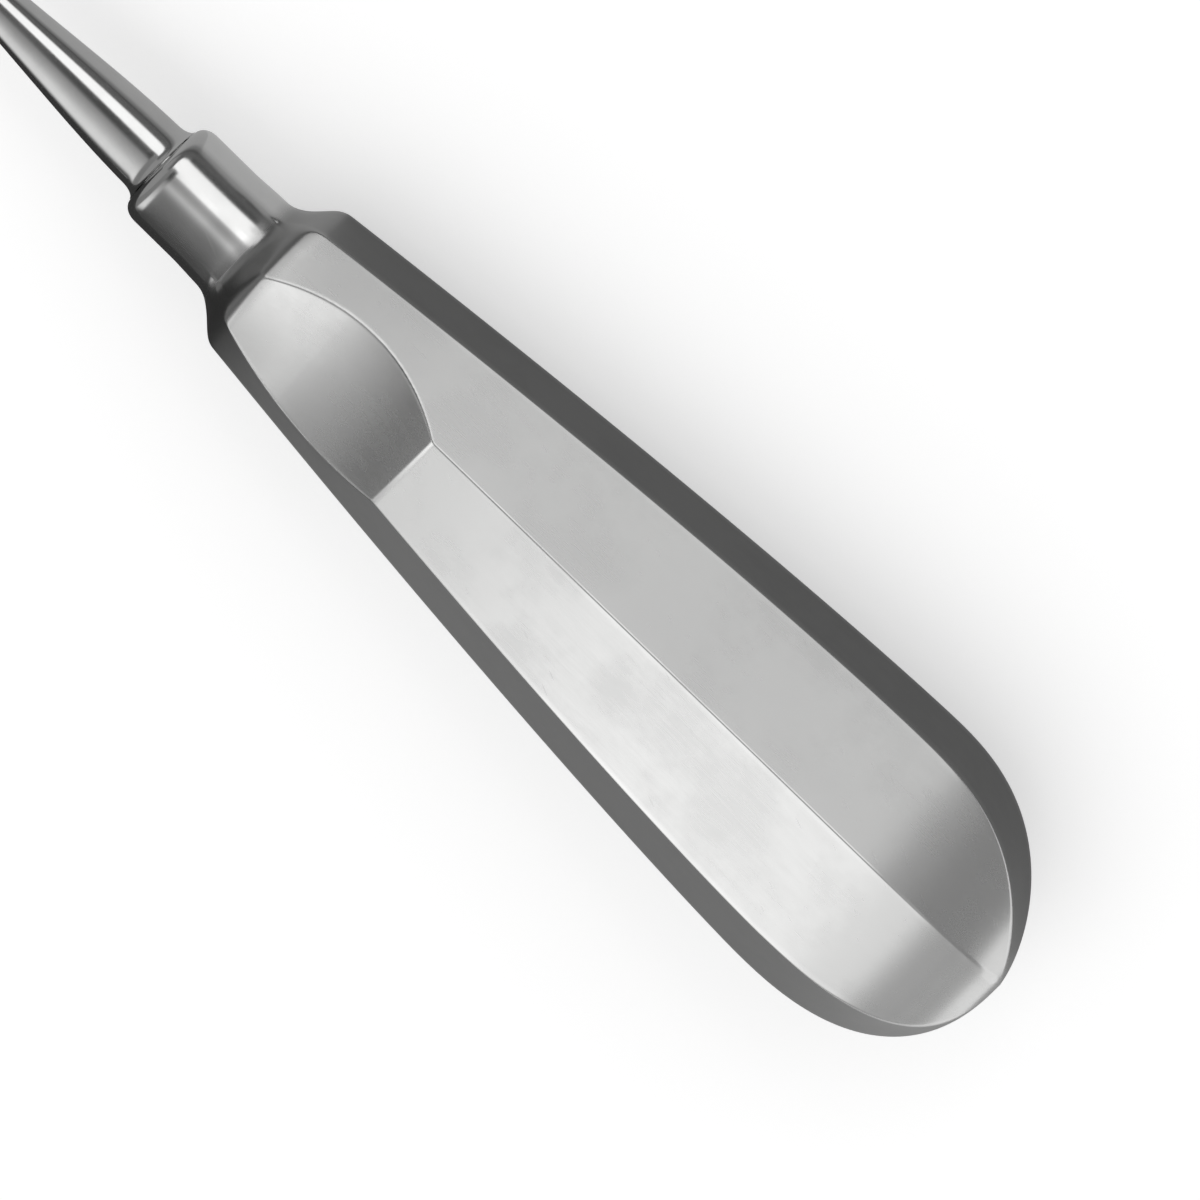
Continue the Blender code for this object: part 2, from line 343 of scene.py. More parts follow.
...
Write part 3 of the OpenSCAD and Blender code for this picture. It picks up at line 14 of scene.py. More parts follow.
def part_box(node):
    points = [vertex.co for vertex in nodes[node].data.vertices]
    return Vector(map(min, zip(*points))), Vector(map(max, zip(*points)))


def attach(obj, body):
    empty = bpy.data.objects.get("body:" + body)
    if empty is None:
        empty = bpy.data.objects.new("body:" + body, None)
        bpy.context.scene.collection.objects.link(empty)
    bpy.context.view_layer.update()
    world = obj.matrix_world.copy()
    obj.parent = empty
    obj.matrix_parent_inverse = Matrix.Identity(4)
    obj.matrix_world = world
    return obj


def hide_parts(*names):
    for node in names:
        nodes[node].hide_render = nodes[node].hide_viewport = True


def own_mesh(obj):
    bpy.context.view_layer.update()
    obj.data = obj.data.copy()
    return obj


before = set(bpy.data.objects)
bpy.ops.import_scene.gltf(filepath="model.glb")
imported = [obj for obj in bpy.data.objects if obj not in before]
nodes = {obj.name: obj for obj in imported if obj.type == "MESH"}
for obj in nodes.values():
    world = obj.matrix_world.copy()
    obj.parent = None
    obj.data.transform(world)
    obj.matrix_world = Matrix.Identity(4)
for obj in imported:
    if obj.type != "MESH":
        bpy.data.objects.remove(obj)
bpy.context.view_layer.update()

[PROBLEM]
Extract exactly and only the lines above from the line containing "obj.data = obj.data.copy()" through the line containing "in imported if", both end lines included.

[EXERCISE ANSWER]
    obj.data = obj.data.copy()
    return obj


before = set(bpy.data.objects)
bpy.ops.import_scene.gltf(filepath="model.glb")
imported = [obj for obj in bpy.data.objects if obj not in before]
nodes = {obj.name: obj for obj in imported if obj.type == "MESH"}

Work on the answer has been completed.